While there are few rental properties that will be occupied 100% of the time, Tobie Fourie, national rentals manager for Chas Everitt International, says most seasoned investors will make allowance for their rental properties to be vacant about 5% of the time.

“At around 5%, there should be steady demand and landlords in the area should be able to achieve moderate annual increases in rent, but when the vacancy rate drops below about 8%, that can become difficult. It may also suggest the area has fallen out of favour with tenants.”

There are, however, factors that can change the vacancy rate in the short or longer-term, Fourie says, adding that the most important is the overall availability of rental property in the area versus demand.

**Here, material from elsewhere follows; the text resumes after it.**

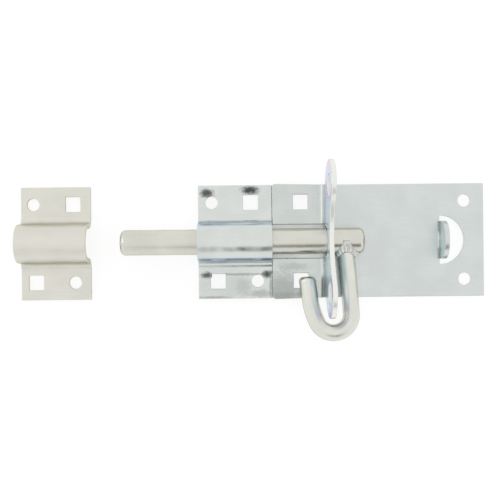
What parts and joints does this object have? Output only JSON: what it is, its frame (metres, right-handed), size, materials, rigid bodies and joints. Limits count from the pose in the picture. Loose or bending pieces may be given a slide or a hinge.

“If there has been overbuilding, for example, the vacancy rate will rise and it will be difficult for landlords to raise rentals until the oversupply is absorbed. But if the local population is expanding faster than the number of units required to provide housing, the vacancy rate will fall and higher rents will become possible.”

Investors should also consider the position of the specific rental property, as a home-to-let in a visible position will generate more inquiries, while the hard-to-find property is likely to stay vacant for longer.

Keeping the property in good condition can also have a significant impact on the vacancy rate, Fourie says. “Tenants don’t only move because of life changes, such as a new job or a new baby. Rental homes need to be well-maintained or any proposed rental increase will swiftly prompt them to move to a newer or better-managed property.”

The unfavourable economic conditions have resulted in a number of single-unit rooms and detached garden cottages becoming available, says HouseMe’s Ben Shaw. “This has been borne out in an increasing number of rentals for less than R5 000 a month across the Western Cape.”

Pet-friendly units in demand

Mant tenants inquire about a property’s pet policies before they are even prepared to view a property, says HouseMe’s Ben Shaw. “Pet-friendly properties have higher chances of being tenanted sooner.” Dogon Properties is also seeing the petfriendly trend, says the agency’s Odette Maartens. “We have many pet-friendly requests, but it’s unfortunately a difficult need to be met in apartment blocks, especially for dogs.” Most of the agency’s tenants, however, are looking for one or two-bedroom apartments with good security and secure parking within the complex, and close to shopping centres and other amenities. For the average working person in Cape Town, the main thing is to avoid traffic congestion, Maartens says. “Quite a large number of people has offices in Cape Town city centre so any area close to the CBD is in high demand, but also more expensive. “The average person, however, cannot always afford these sought-after apartments.”